Humans to become extinct

Are we on the verge of our own unexpected extinction. Well, that's according to an international team of scientists, mathematicians and philosophers at Oxford University's - Future of Humanity Institute - which is investigating the biggest dangers.

So exactly what are the greatest global threats to humanity?

I suppose the big threats for us all will be a world wide pandemic. Bubonic plague is commonly believed to be the cause of the Black Death that swept through Europe in the 14th century and killed an estimated 25 million people, or somewhere around 60% of the European population. The 1918 flu pandemic was an unusually deadly influenza pandemic. The first of the two pandemics involving H1N1 influenza virus. It infected 500 million people across the world and killed 50 to 100 million. Making it one of the deadliest natural disasters in human history.

While natural disasters might cause colossal and catastrophic loss of life. The Future of Humanity Institute believes humanity would be likely to survive. This is because as a species we've already outlasted many thousands of years of disease, famine, flood, predators, persecution, earthquakes and environmental change. So the odds remain in our favour.  

There have been mass extinctions in the past, the dinosaurs extinction after all came from an asteroid impact. Total inhalation of life on earth will depend on the size of the next big one - and mathematically - there will be another big one. We have already started searching the cosmos looking for suitable candidates.
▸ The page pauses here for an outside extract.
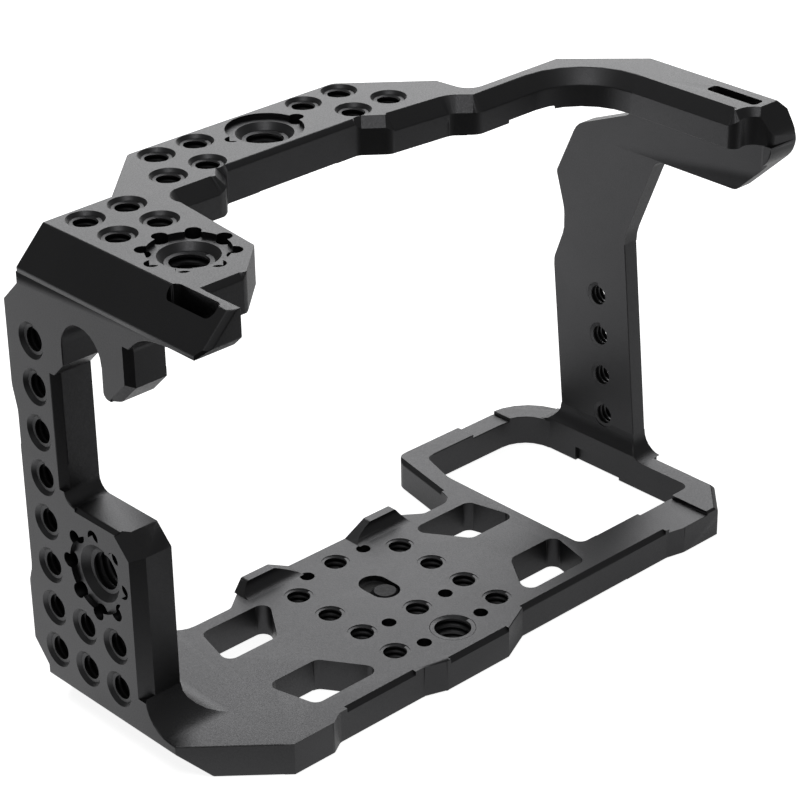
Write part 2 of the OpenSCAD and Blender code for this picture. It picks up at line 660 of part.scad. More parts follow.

There is also the chance of a super sized volcanic eruption. The Minoan empire was wiped out when Thera (Santorini) blew its top. Will humans become extinct by our own hand. We have had a good go at it with unprecedented self inflicted losses in two world wars. And now we have Nuclear weapons that might cause appalling destruction. Plus there is also the chance of accidental meltdown creating a wide spread nuclear pollution.

The biggest threat it seems will be technological in areas such as synthetic biology, medicine, agriculture, nanotechnology and machine intelligence. Including experiments carried out on genetic modifications, dismantling and rebuilding of genetic structures. The creation of new organisms for agriculture and medicine could have unforeseen ecological side-effects.


Dr Bostrom of the Future of Humanity Institute says there is a real gap between the speed of technological advance and our understanding of its implications. "We're at the level of infants in moral responsibility, but with the technological capability of adults. As such, the significance of existential risk is 'not on people's radars.' But Dr Bostrom argues that change is coming whether or not we're ready for it. "There is a bottleneck in human history. The human condition is going to change. It could be that we end in a catastrophe or that we are transformed by taking much greater control over our biology. It's not science fiction, religious doctrine or a late-night conversation in the pub. There is no plausible moral case not to take it seriously."